52. (Really Long) Car/Bus Rides

I thought doing this would make me an odd person. But many of the writers tend to do this all the time. For whatever reason, the long distance travel by car makes me wonder a lot of things to the point I won’t notice what’s going on around me. Especially if I see nature along the way. That makes me more indulged to enjoy the view rather than talking to my family.

53. Eulogies

Writing about death is something that I like, but it’s emotionally draining. Of course, for obvious reasons, it brings sorrow and pain. Writing scenes in the chapters containing these makes me want to prepare ahead of time because I know I’ll be physically weak afterward.

54. Imagine People’s Lives Opposite Of Their Current Situation

See no. 31.

55. Create A Title Then Build A Character

The majority of the authors say don’t create the title before writing your story. For me, I do the reverse. I decide the book idea and the title first before I commence the writing phase. If this system works for you, great! We’re on the same boat, my writing buddy.

56. Graveyards

See no. 53.

57. Mix Cliches And Turn Them Into An Odd Idea

See no. 45.

58. Creating Evilest Character From Dread

One of my favorite approaches when creating a new story for my next book is to create a phenomenal protagonist. Here’s the catch. Making the lead character the evilest one.

59. Positivity In A Deadly Disease

See no. 47.

60. Positivity In Destruction (man-made and natural causes)

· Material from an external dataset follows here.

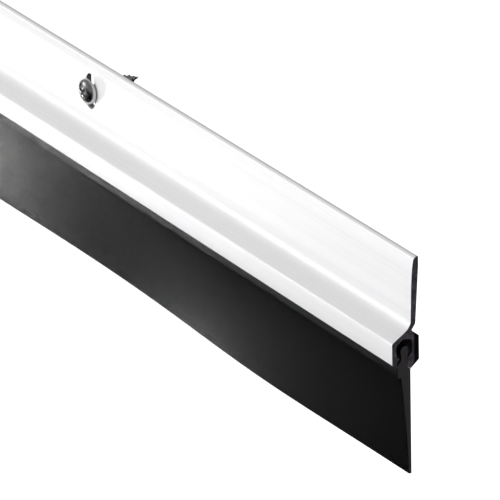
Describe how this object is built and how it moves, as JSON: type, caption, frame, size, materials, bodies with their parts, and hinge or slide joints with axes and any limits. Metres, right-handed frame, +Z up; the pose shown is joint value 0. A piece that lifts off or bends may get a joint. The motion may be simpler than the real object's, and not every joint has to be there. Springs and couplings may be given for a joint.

In relation to my previous point about turning ordinary events into extraordinary, it’s a theme of destruction made by man. The point is for me, as an author of the book, I have to harness the lead character’s evil plan to bring out the positive outcomes he expects.

61. Pets

Name all the movies, series, or books with their pets as the protagonist. There are lots of these works made from real-life situations wherein their furry friends made an impact in their lives. Both positive and negative.